We can’t check the length of the decryption result to figure out that it’s sliced off two bytes instead of one. All we know is that it saw 0x02 0x02. That’s valid, so we assume our guess was valid too.

Limitations of the Method

  • These “collisions” happen rarely enough that in most cases, if the padding we engineer into the plaintext is valid, our guess for that byte is also valid.

  • The first block of the plaintext cannot be recovered without knowing the Initialization Vector.

    • We XOR our guesses for the bytes of Pn into the Cn-1 block, but for ciphertext block 1, Cn-1 is the IV, which is XOR’d into Block 1, not contained in its own separate block.

Also remember: the result of everything we are doing is directed only toward the XOR after the decryption of C2. Just like with the last challenge, this modification totally jumbles the plaintext output of block #1, but we don’t care. We’re solving block #2. That’s why we iterate through chunks of blockSize*2 but proceed forward one block at a time.

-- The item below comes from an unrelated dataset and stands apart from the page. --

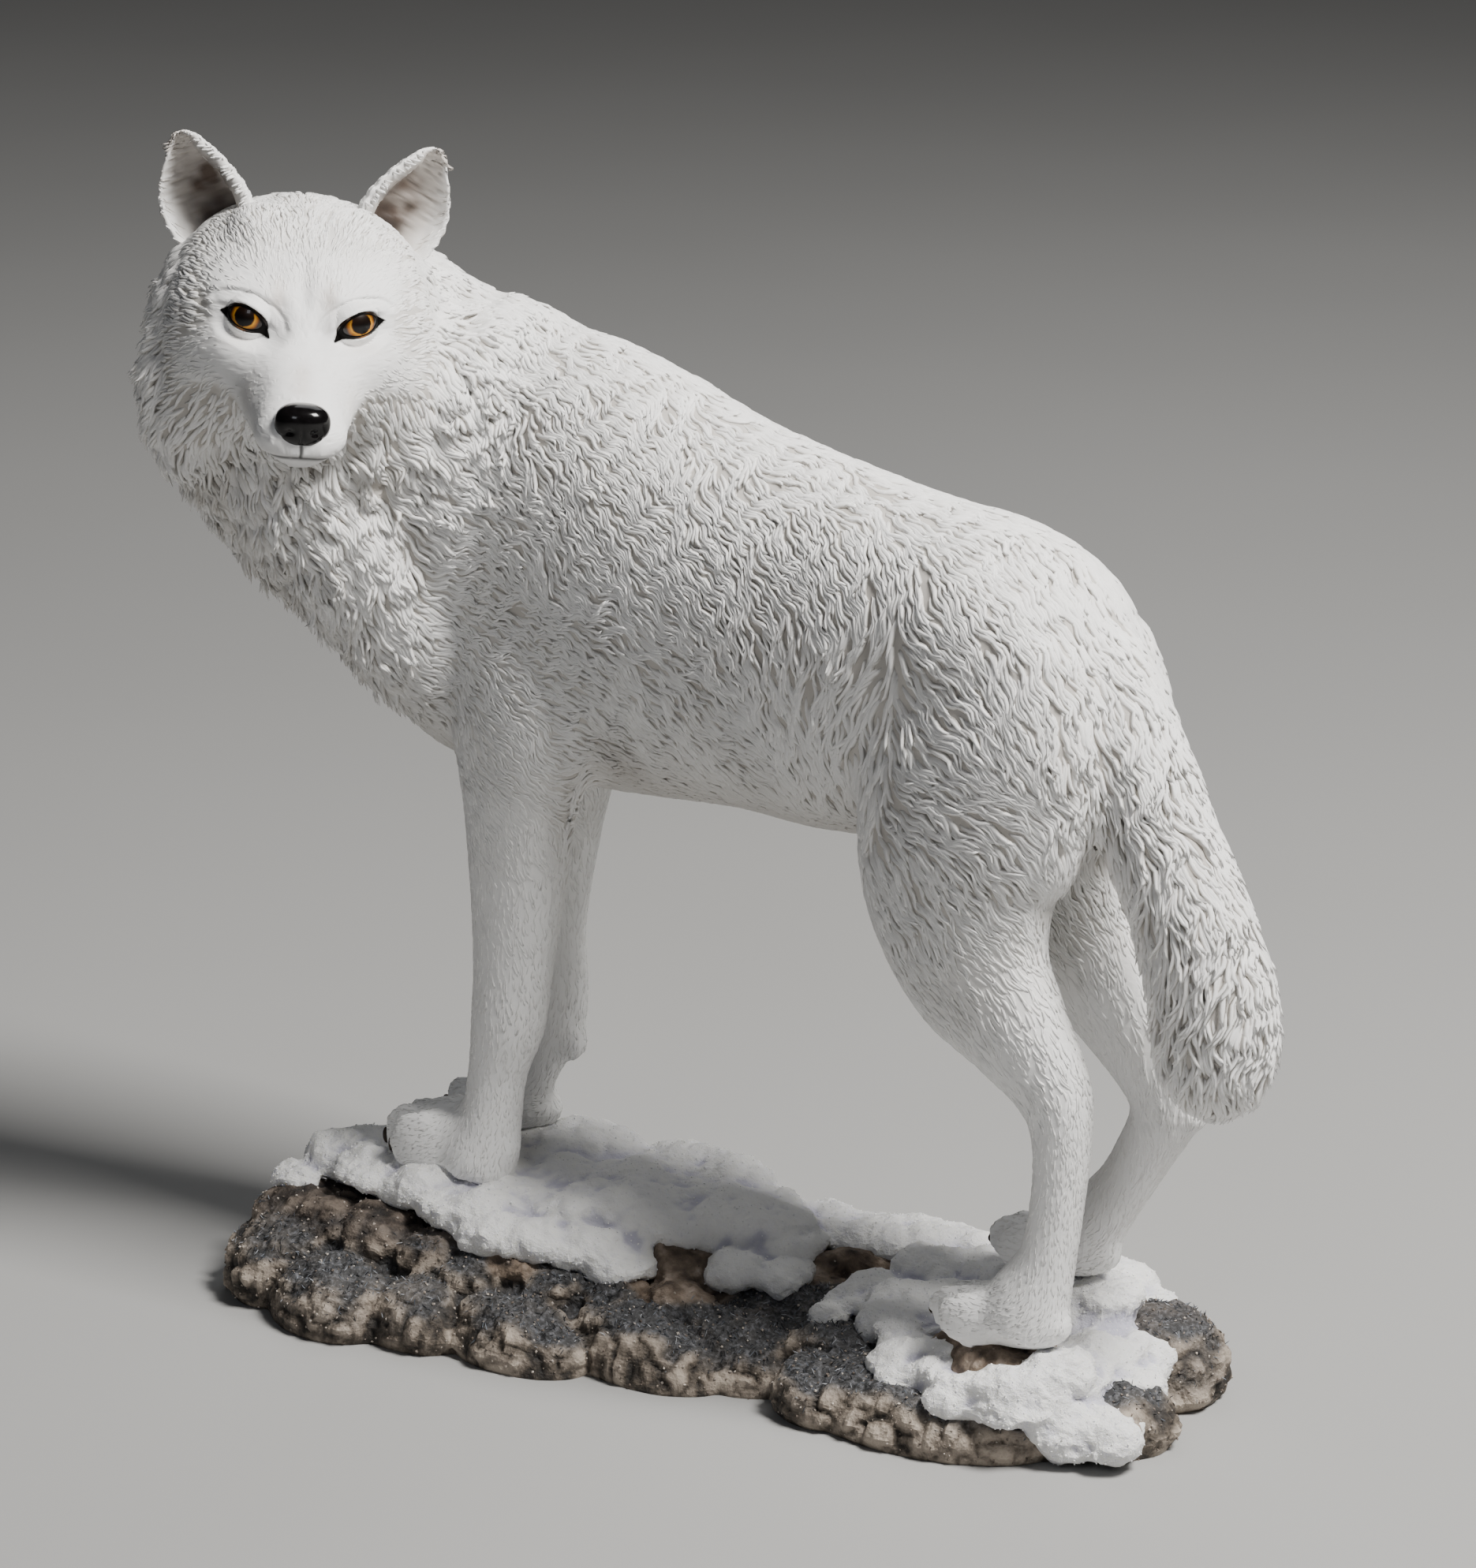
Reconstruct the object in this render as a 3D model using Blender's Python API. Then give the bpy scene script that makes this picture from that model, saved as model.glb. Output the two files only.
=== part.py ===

Step 5: Given This Limitation, Iterate to Solve the Block

We save the value of each correct guess, working right-to-left on each byte of the block.

I used Array.unshift (Docs) instead of .push(), since I’m solving the block from right-to-left but the answers I get are read left-to-right. .unshift() puts new elements at the beginning of the array rather than the end like .push(). Last-in => front-of-the-line, instead of last-in => end-of-the-line.

Basically you want some way of storing your intermediate solved characters, because each time you try to guess the next character (one ‘left’, since we’re working right-to-left) of the block, you’ll need to append to your guess your previous correct guesses, each of which are XOR’d with their corresponding value in the ciphertext block, and then XOR’d with the current padding character.

let hP = hexPad(parseInt(16 - b, 10).toString(16));
let middleMen = intermediates.map((e, idx) =>
  hexXOR(hexXOR(e, nB[16 - intermediates.length + idx]), hP)

Indexing the loop on the byte you’re solving and running from b=15 to 0, r-to-l, is one way to do it.